In the end, Ash: A Secret History is well-researched historical fantasy that plays with accepted history for the purposes of creating a strong feminist narrative, as well as calling into question the physics of history. The reader can decide which is stronger, but regardless, the combination, and the resulting fashion in which it comments on epic fantasy, makes it one of the most important books in the genre. Ash possesses all of the qualities of a woman warrior, but the story of the last year of her life — her maneuvers through Europe, the chaos of Carthage, the siege of Dijon, and the other intense battle scenes — fully flesh out in compelling fashion what makes Ash both woman and human. The book’s length is a significant undertaking, but completing it is a fulfilling and revelatory experience that will stay with the reader, particularly as it is literally impossible not to compare Ash to any other woman warrior encountered in sword and sorcery, and fantasy in general, thereafter.

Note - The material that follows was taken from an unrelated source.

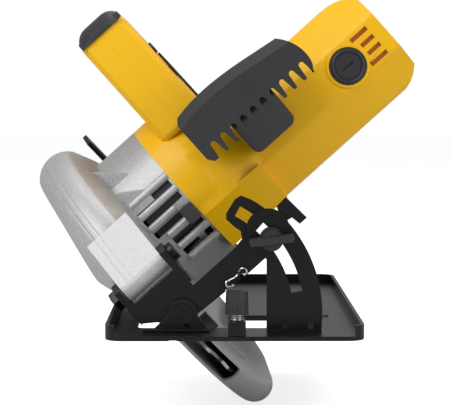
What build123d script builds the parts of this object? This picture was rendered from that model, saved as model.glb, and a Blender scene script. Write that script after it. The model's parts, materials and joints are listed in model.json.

(A side note regarding related texts: It goes without saying Ash’s story bears comparison to Joan of Arc’s in reality, and Marion Zimmer Bradley’s The Mists of Avalon (for length as well) for its desire to revise history. By contrast, Tobias Buckell’s The Executioness is a story that has the intention of delivering a narrative with the same feel as Gentle’s, but which pales in comparison for its lack of a realistic female perspective and only partial ability to portray a woman in a man’s role. Connie Willis, whose historical interests would seem a logical parallel to Gentle’s, is an interesting contrast as well. Willis foregrounds the imparting of historical knowledge over all other aspects of literature, Gentle proves it is entirely possible to integrate historical detail into character and plot, telling a more engaging tale in the process.)